Energy & Fuels, Vol.34, No.7, 8195-8205, 2020
Evaluating the Benefits of Data Fusion and PARAFAC for the Chemometric Analysis of FT-ICR MS Data Sets from Gas Oil Samples
Advanced characterization of the products of the hydrotreatment of gas oils is of high interest for refiners and can be achieved using ultrahigh resolution mass spectrometry (FT-ICR MS). However, the analysis of gas oil samples by FT-ICR MS generates complex data sets with numerous variables whose exhaustive analysis requires the use of multivariate methods. Relevant information about nitrogen and sulfur compounds contained in several industrial gas oils are obtained by using three different ionization modes that are electrospray ionization (ESI) used in positive and negative polarities and atmospheric pressure photoionization (APPI) used in positive polarity. For data sets generated for a single ionization mode, classical multivariate methods such as Principal Component Analysis (PCA) are commonly used. When the key information is spread into several ionization modes and thus into several data sets, a data fusion approach is highly interesting to simultaneously explore these data sets and can be followed by Parallel Factor analysis (PARAFAC).

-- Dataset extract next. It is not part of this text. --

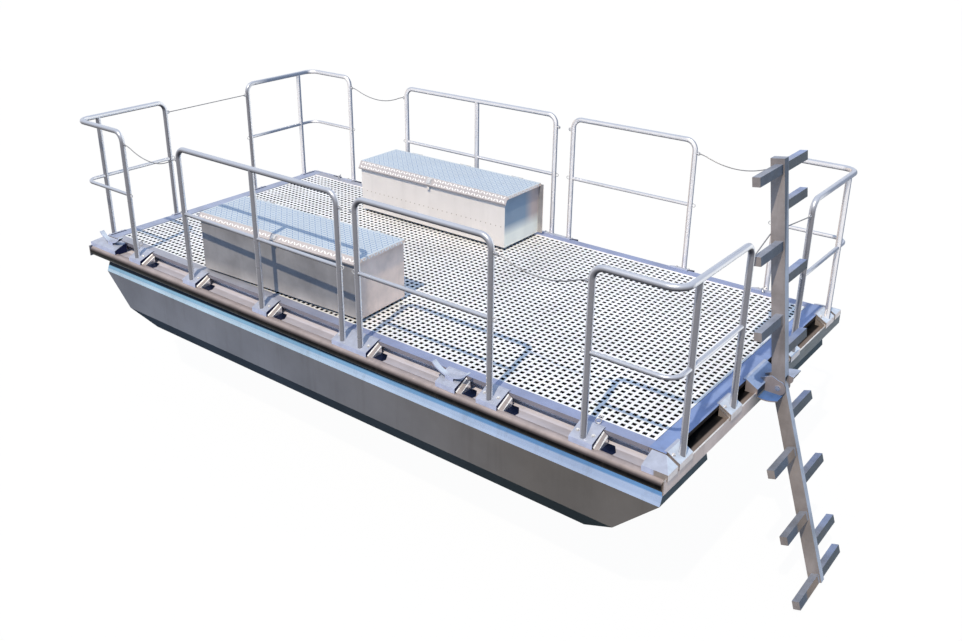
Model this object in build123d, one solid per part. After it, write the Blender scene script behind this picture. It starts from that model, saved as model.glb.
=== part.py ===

Nevertheless, many more variables are simultaneously considered when data fusion is performed and the sensitivity of PARAFAC and its ability to extract the most relevant variables compared to classical multivariate methods has not been assessed yet in the framework of FT-ICR MS. In this paper, a comparison of the classical data analysis (PCA) approach and the data fusion combined with the PARAFAC analysis approach is presented. The results have shown that applying PARAFAC on fused data sets is highly sensitive and able to put forward features and variables that are individually identified through classical data analysis with greater ease of implementation and interpretation of results. As an example, dibenzothiophenes and carbazole families (DBE 9) have explained most of the variance between samples and remain the most refractory compounds in hydrotreated samples. A significant difference in alkylation between the different types of gas oils has also been spotted. This paper validates the power and efficiency of this approach to explore complex data sets simultaneously without any loss of significant information.